Thanks, that chart generator is great - much easier to use than sofastats which is a PITA to install. Can you submit it or commit it to svn? And maybe edit the wiki to refer to it?

As for clang vs gcc: the gcc win is confirmed.


Tue, 28 Apr 2015 21:42:11 GMT - Nick Centanni:

I've added a section to the wiki at https://www.xpra.org/trac/wiki/Testing documenting the changes to the performance script, as well as instructions generating charts from the data using test_measure_perf_charts.py.


Tue, 28 Apr 2015 21:42:17 GMT - Nick Centanni: status changed; resolution set


Fri, 13 Nov 2015 08:12:26 GMT - Antoine Martin: attachment set

updated wrapper - works with Fedora 23


Tue, 08 Dec 2015 03:26:33 GMT - Antoine Martin:

Related:

Maybe we should just optimize for size! Or for Xeons? or something.


Tue, 08 Dec 2015 16:45:08 GMT - Nick Centanni:

Or maybe experiment with the -falign-* flags. The discussion in that second link seemed to suggest that setting alignment flags produces the equivalent speed improvement that you get when optimizing for size.

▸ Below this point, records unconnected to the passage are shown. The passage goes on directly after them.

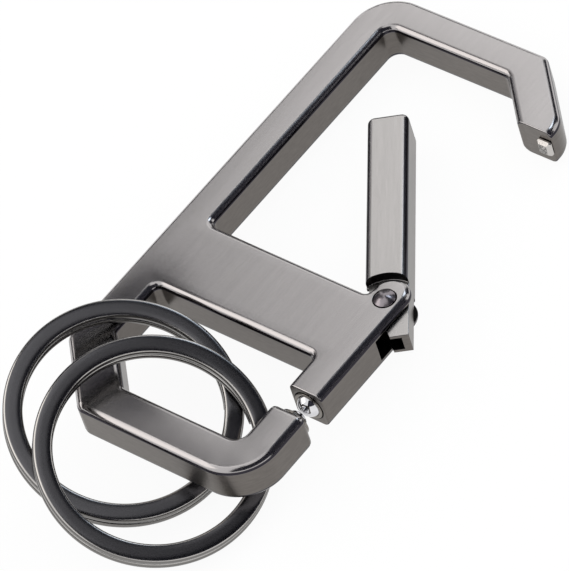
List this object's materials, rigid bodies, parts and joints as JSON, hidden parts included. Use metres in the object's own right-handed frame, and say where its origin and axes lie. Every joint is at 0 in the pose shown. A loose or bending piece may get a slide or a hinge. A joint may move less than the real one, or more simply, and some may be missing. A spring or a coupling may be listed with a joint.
{
  "type": "carabiner keychain",
  "caption": "Flat metal hook with a sprung inward gate, a web, and a ball-closed slot that holds split key rings.",
  "frame": {"origin": "middle of the web's back face, the flat face that the plate lies on", "axes": "+Z out of the front face, +Y along the spine towards the hook, +X from the spine to the gate's side"},
  "size_m": [0.0402, 0.089, 0.0154],
  "materials": {
    "frame_steel": "satin, polished edges",
    "gate_steel": "satin, polished edges",
    "rivet_steel": "dark polished",
    "bright_steel": "bright turned",
    "ball_steel": "mirror",
    "spring_steel": "drawn wire",
    "ring_steel": "dark satin"
  },
  "bodies": {
    "frame": {"frame": "frame_steel", "gate_rivet": "rivet_steel", "catch_stud": "bright_steel", "upper_ball_sleeve": "bright_steel", "lower_ball_sleeve": "bright_steel"},
    "gate": {"gate": "gate_steel", "gate_spring": "spring_steel"},
    "upper_ball": {"upper_ball": "ball_steel", "upper_ball_spring": "spring_steel"},
    "lower_ball": {"lower_ball": "ball_steel", "lower_ball_spring": "spring_steel"},
    "key_ring_back": {"key_ring_back": "ring_steel"},
    "key_ring_front": {"key_ring_front": "ring_steel"}
  },
  "joints": [
    {"name": "gate_pivot", "type": "hinge", "parent": "frame", "child": "gate", "pos_m": [0.0154, 0.0058, 0.00282], "axis": [0, 0, 1], "range_deg": [-37, 10], "stiffness_Nm_per_rad": 0.03, "springref_deg": -45.84},
    {"name": "upper_ball_slide", "type": "slide", "parent": "frame", "child": "upper_ball", "axis": [0, 1, 0], "range_m": [0, 0.0012], "stiffness_N_per_m": 400, "springref_m": -0.001},
    {"name": "lower_ball_slide", "type": "slide", "parent": "frame", "child": "lower_ball", "axis": [0, -1, 0], "range_m": [0, 0.0012], "stiffness_N_per_m": 400, "springref_m": -0.001},
    {"name": "back_ring_swing", "type": "hinge", "parent": "frame", "child": "key_ring_back", "pos_m": [0.00405, -0.02355, 0.001], "axis": [0, 1, 0], "range_deg": [0, 75]},
    {"name": "front_ring_swing", "type": "hinge", "parent": "frame", "child": "key_ring_front", "pos_m": [0.00405, -0.02355, 0.001], "axis": [0, 1, 0], "range_deg": [0, 75]}
  ],
  "couplings": [
    {"joint": "front_ring_swing", "follows": "back_ring_swing", "ratio": 1}
  ]
}
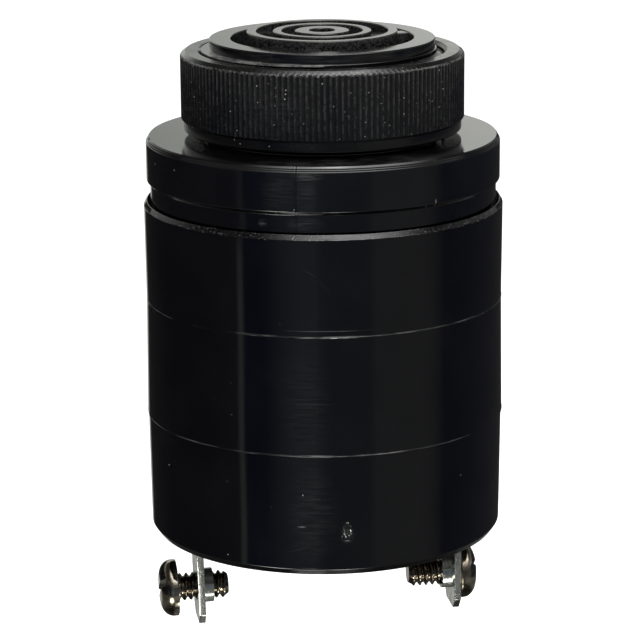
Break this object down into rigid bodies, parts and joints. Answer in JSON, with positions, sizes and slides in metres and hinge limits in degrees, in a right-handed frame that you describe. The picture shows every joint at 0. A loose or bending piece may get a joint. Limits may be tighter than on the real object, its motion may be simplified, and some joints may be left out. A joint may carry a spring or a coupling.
{
  "type": "piezo buzzer",
  "caption": "Panel-mount piezo buzzer: round black case with a ring grille, a knurled mounting ring on a threaded neck, and screw terminals at the back.",
  "frame": {"origin": "centre of the flange's top face, where the panel seats round the neck", "axes": "+Z along the axis, towards the grille; +X through the right-hand terminal"},
  "size_m": [0.0432, 0.0432, 0.0727],
  "materials": {
    "housing_plastic": "glossy moulded black",
    "ring_plastic": "semi-gloss moulded black",
    "sealant": "cast black epoxy",
    "blade_plate": "satin tin plate",
    "screw_plate": "bright nickel plate",
    "seat_rubber": "soft silicone",
    "diaphragm_brass": "rolled",
    "ceramic": "fired ceramic with a silvered face",
    "keeper_plastic": "moulded",
    "board_laminate": "paper-phenolic laminate",
    "transistor_body": "moulded epoxy",
    "resistor_body": "lacquered",
    "diode_body": "moulded epoxy",
    "capacitor_sleeve": "shrunk sleeve",
    "capacitor_bead": "dipped resin",
    "wire_red": "PVC insulation",
    "wire_blue": "PVC insulation",
    "wire_black": "PVC insulation",
    "solder": "bright tin solder"
  },
  "bodies": {
    "housing": {"front_housing": "housing_plastic", "rear_case": "housing_plastic", "end_sealant": "sealant", "terminal_left": "blade_plate", "terminal_right": "blade_plate", "diaphragm_seat": "seat_rubber", "brass_diaphragm": "diaphragm_brass", "ceramic_disc": "ceramic", "diaphragm_keeper": "keeper_plastic", "circuit_board": "board_laminate", "driver_transistor": "transistor_body", "resistors": "resistor_body", "protection_diode": "diode_body", "supply_capacitor": "capacitor_sleeve", "ceramic_capacitor": "capacitor_bead", "drive_wire": "wire_red", "feedback_wire": "wire_blue", "ground_wire": "wire_black", "solder_joints": "solder"},
    "ring": {"mounting_ring": "ring_plastic"},
    "screw_left": {"terminal_screw_left": "screw_plate"},
    "screw_right": {"terminal_screw_right": "screw_plate"}
  },
  "joints": [
    {"name": "ring_travel", "type": "slide", "parent": "housing", "child": "ring", "axis": [0, 0, 1], "range_m": [-0.00066, 0.0123]},
    {"name": "left_screw_travel", "type": "slide", "parent": "housing", "child": "screw_left", "axis": [-0.9997, 0, -0.0262], "range_m": [-0.00231, 0.0039]},
    {"name": "right_screw_travel", "type": "slide", "parent": "housing", "child": "screw_right", "axis": [1, 0, 0], "range_m": [-0.00007, 0.0061]}
  ]
}
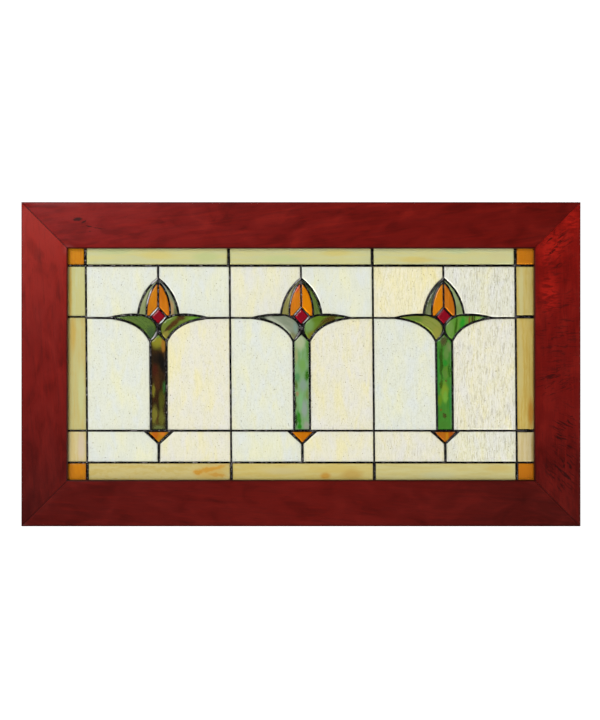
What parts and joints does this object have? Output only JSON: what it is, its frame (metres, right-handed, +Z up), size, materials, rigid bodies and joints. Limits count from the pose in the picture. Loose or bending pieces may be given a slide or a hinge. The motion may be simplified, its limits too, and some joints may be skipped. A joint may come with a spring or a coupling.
{
  "type": "stained glass window",
  "caption": "Framed stained glass window: a mitred wooden frame holds a soldered panel of opalescent glass with a border and stylised tulips.",
  "frame": {"origin": "middle of the frame's top edge, halfway through its depth: the edge that the window hangs from", "axes": "+Z up, +X to the right as seen from the front, -Y out of the front face"},
  "size_m": [0.876, 0.022, 0.508],
  "materials": {
    "wood": "red mahogany stain under a satin clear coat, close straight grain",
    "solder": "tin-lead solder over copper foil, black patina, rounded hand-run bead with worn bright glints",
    "cream_glass": "cream-white wispy opalescent sheet glass, lightly granite-textured",
    "lime_glass": "pale yellow-green streaky opalescent glass",
    "straw_glass": "straw-yellow streaky opalescent glass",
    "amber_glass": "deep amber opalescent glass",
    "orange_glass": "orange opalescent glass",
    "red_glass": "deep red glass",
    "green_glass": "green streaky opalescent glass, from sage to olive and brown"
  },
  "bodies": {
    "root": {"frame_top_rail": "wood", "frame_bottom_rail": "wood", "frame_left_stile": "wood", "frame_right_stile": "wood", "solder_seams": "solder", "border_corner_top_left": "amber_glass", "border_corner_top_right": "amber_glass", "border_corner_foot_left": "amber_glass", "border_corner_foot_right": "amber_glass", "border_top_1": "lime_glass", "border_top_2": "lime_glass", "border_top_3": "lime_glass", "border_foot_1": "straw_glass", "border_foot_2": "straw_glass", "border_foot_3": "straw_glass", "border_left_upper": "straw_glass", "border_left_middle": "straw_glass", "border_left_lower": "straw_glass", "border_right_upper": "straw_glass", "border_right_middle": "straw_glass", "border_right_lower": "straw_glass", "bay_1_upper_left": "cream_glass", "bay_1_upper_right": "cream_glass", "bay_1_middle_left": "cream_glass", "bay_1_middle_right": "cream_glass", "bay_1_lower_left": "cream_glass", "bay_1_lower_right": "cream_glass", "flower_1_outer_petal_left": "green_glass", "flower_1_outer_petal_right": "green_glass", "flower_1_inner_petal_left": "orange_glass", "flower_1_inner_petal_right": "orange_glass", "flower_1_leaf_left": "green_glass", "flower_1_leaf_right": "green_glass", "flower_1_stem": "green_glass", "bay_2_upper_left": "cream_glass", "bay_2_upper_right": "cream_glass", "bay_2_middle_left": "cream_glass", "bay_2_middle_right": "cream_glass", "bay_2_lower_left": "cream_glass", "bay_2_lower_right": "cream_glass", "flower_2_outer_petal_left": "green_glass", "flower_2_outer_petal_right": "green_glass", "flower_2_inner_petal_left": "orange_glass", "flower_2_inner_petal_right": "orange_glass", "flower_2_leaf_left": "green_glass", "flower_2_leaf_right": "green_glass", "flower_2_stem": "green_glass", "bay_3_upper_left": "cream_glass", "bay_3_upper_right": "cream_glass", "bay_3_middle_left": "cream_glass", "bay_3_middle_right": "cream_glass", "bay_3_lower_left": "cream_glass", "bay_3_lower_right": "cream_glass", "flower_3_outer_petal_left": "green_glass", "flower_3_outer_petal_right": "green_glass", "flower_3_inner_petal_left": "orange_glass", "flower_3_inner_petal_right": "orange_glass", "flower_3_leaf_left": "green_glass", "flower_3_leaf_right": "green_glass", "flower_3_stem": "green_glass"}
  },
  "joints": []
}
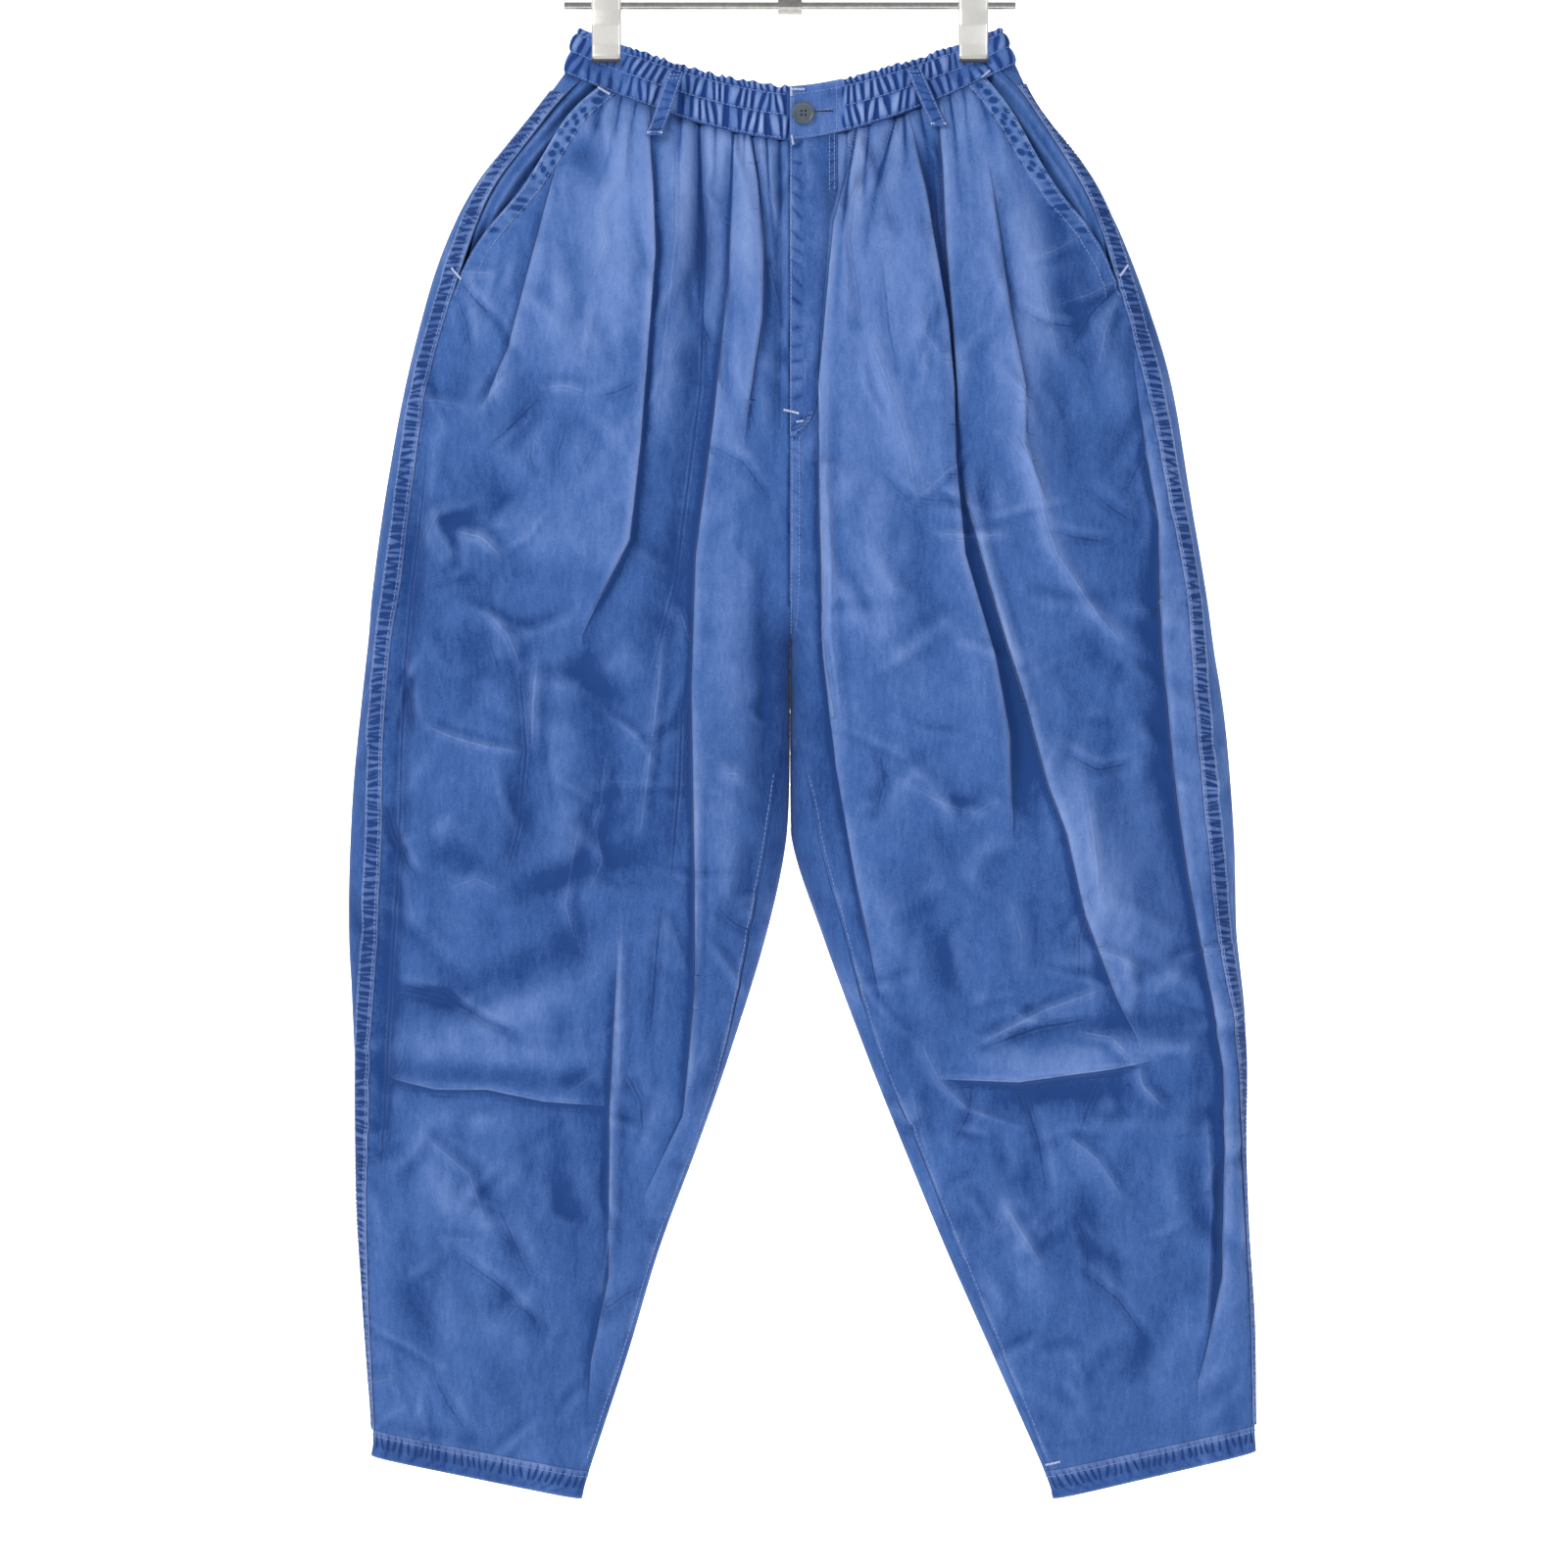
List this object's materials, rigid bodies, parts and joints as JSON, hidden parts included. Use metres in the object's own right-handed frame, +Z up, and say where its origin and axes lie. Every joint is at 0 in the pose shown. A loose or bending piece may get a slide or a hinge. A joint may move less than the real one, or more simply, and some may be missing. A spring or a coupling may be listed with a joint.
{
  "type": "balloon trousers on a clip hanger",
  "caption": "Balloon trousers with a ruffled elastic waistband, slant pockets and tapered legs, hung flat from a clip hanger.",
  "frame": {"origin": "underside of the hook's crown, where a rail carries the hanger", "axes": "+Z up, -Y out of the front of the trousers, +X towards the wearer's left"},
  "size_m": [0.611, 0.0767, 1.1038],
  "materials": {
    "twill": "washed blue cotton twill",
    "twill_seams": "washed blue cotton twill, doubled and topstitched",
    "button": "slate grey four-hole button",
    "hanger_steel": "satin plated steel"
  },
  "bodies": {
    "root": {"front_right": "twill", "front_left": "twill", "back_right": "twill", "back_left": "twill", "waistband": "twill", "pocket_facing_right": "twill", "pocket_facing_left": "twill", "side_seam_right": "twill_seams", "side_seam_left": "twill_seams", "fly": "twill_seams", "hem_right": "twill_seams", "hem_left": "twill_seams", "belt_loop_front_right": "twill_seams", "belt_loop_front_left": "twill_seams", "belt_loop_back_right": "twill_seams", "belt_loop_back_centre": "twill_seams", "belt_loop_back_left": "twill_seams", "waist_button": "button", "hanger_rod": "hanger_steel", "hook_socket": "hanger_steel", "hanger_hook": "hanger_steel", "clip_right_barrel": "hanger_steel", "clip_right_front": "hanger_steel", "clip_right_back": "hanger_steel", "clip_left_barrel": "hanger_steel", "clip_left_front": "hanger_steel", "clip_left_back": "hanger_steel"}
  },
  "joints": []
}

Tue, 22 Dec 2015 10:09:06 GMT - Antoine Martin:

Clang getting more competitive apparently: Intel Xeon Skylake Compilers: Clang Showing Strong Performance Against GCC. No x264 data, only lame. Not quite there yet IMO.


Sun, 23 Jul 2017 09:36:50 GMT - Antoine Martin:

On Fedora 26 (clang 4), the clang wrapper script is no longer needed and with Cython 0.26 we can now un-disable more warnings: r16464.


Mon, 24 Jul 2017 07:26:42 GMT - Antoine Martin:

This is just one test, and with a specific CPU, but it seems that clang could give us better FPS with x264 by about 5%: Ryzen Compiler Performance: Clang 4/5 vs. GCC 6/7/8 Benchmarks.


Thu, 26 Apr 2018 03:46:07 GMT - Antoine Martin: attachment set

updated wrapper for clang-6.0


Thu, 26 Apr 2018 03:47:27 GMT - Antoine Martin:

Building with clang-6.0 (ie: Fedora 28) hits this error:

clang-6.0: error: unknown argument: '-mcet'
clang-6.0: error: unknown argument: '-fcf-protection'

To fix this, use r19079 and the updated wrapper.


Sun, 14 Apr 2019 17:57:51 GMT - Antoine Martin:

With Fedora 29 and clang 7.0.1, add -fstack-clash-protection to the list.